The surface coding agents actually use

The API is small on purpose. The routes below cover the day-to-day loop, and each has a named MCP tool with the same behavior.

HTTP route	MCP tool	What it does
`POST /v1/memory/recall`	`secondbrain_recall`	Hybrid (semantic + keyword) retrieval over the workspace vault
`POST /v1/memory/ingest`	`secondbrain_ingest`	Add a file or raw text to the vault and index it
`POST /v1/memory/forget`	`secondbrain_forget`	Unindex content by `source_path` or `chunk_hash`
`POST /v1/memory/pack`	`secondbrain_pack`	Build a bounded ContextPack of facts, decisions, and loops for an intent
`POST /v1/grounded/answer`	`secondbrain_grounded_answer`	Closed-corpus QA with multi-step retrieval and citation enforcement
`GET /v1/decisions`	`secondbrain_decisions_list`	List recorded decisions in the workspace catalog
`GET /v1/open_loops`	`secondbrain_open_loops`	List unresolved `TODO` / `OPENLOOP` markers across the vault
`GET /v1/audit/event_log`	`secondbrain_audit`	Tail the event log; filter to one trajectory for replay

The recall call is exactly what you’d expect — a query and a top_k, back come ranked items, each with its citation:

eval "$(uv run sb serve-token env)"
curl -H "Authorization: Bearer ${SB_SERVE_TOKEN}" \
     -H "Content-Type: application/json" \
     -d '{"query":"what is the current test command?","top_k":5}' \
     http://localhost:8765/v1/memory/recall

Notice secondbrain_pack. Instead of dumping raw chunks into the agent’s context, you can ask for a ContextPack: a bounded bundle of the relevant facts, the decisions that govern them, and the open loops still in flight — each carrying its own citation. That is the difference between flooding a coding agent’s window and handing it exactly the compiled context for the task.
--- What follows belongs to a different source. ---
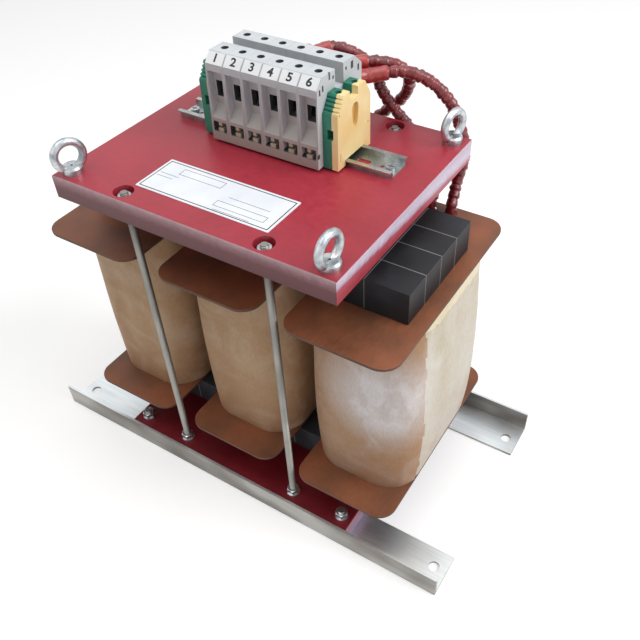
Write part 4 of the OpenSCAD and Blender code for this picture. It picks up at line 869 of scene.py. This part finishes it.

Memory that matures, not just accumulates

A vector store treats every write as equally true forever. SecondBrain’s Memory API (v1.1) adds a knowledge assimilation lifecycle so captured material has to earn durability:

For a coding agent the payoff is concrete: a freshly captured note (“we switched to pnpm test”) is intake, not gospel. It matures into practiced knowledge through review — so the agent does not act on an unverified one-off as if it were a settled repo convention. This is the promotion-aware discipline we argue for across the memory foundations, now exposed as an API.

Auditable by construction

Because the runtime is local and every layer leaves a trace, the trust claims are checkable rather than asserted:

GET /v1/cognitive/uplift returns a window-aggregated snapshot of what each cognitive layer contributed, mirrored by secondbrain_*_total Prometheus counters. If a layer never fires, its counter stays at zero and you can see it.
GET /v1/audit/event_log tails the workspace event log and filters to a single trajectory — so a session that went sideways can be replayed instead of guessed at.
Multi-tenancy behind SB_MULTI_TENANT=1 gives each workspace its own token, vault, and state, so one machine can serve several isolated projects.

The whole memory contract is pinned in the OpenAPI file at contracts/memory_api_v1.yaml, and a single end-to-end test (tests/test_memory_api_v1_e2e.py) asserts the Citation-envelope invariant on every memory-bearing response. The promise is enforced in CI, not just in prose.

Run it and point an agent at it

The Docker quickstart brings up sb serve with the Memory API live in one command — no provider key required for the first grounded answer, because retrieval and citations don’t need an LLM:

git clone https://github.com/contextosai/SecondBrain-collab.git
cd SecondBrain-collab
 
make quickstart-docker
# Memory API is now live at http://localhost:8765/v1/

From there, ingest your notes or repo docs with secondbrain_ingest, then have your agent call secondbrain_recall or secondbrain_pack before it answers. The first time Claude Code cites the exact decision file behind a suggestion instead of hand-waving, the difference is obvious.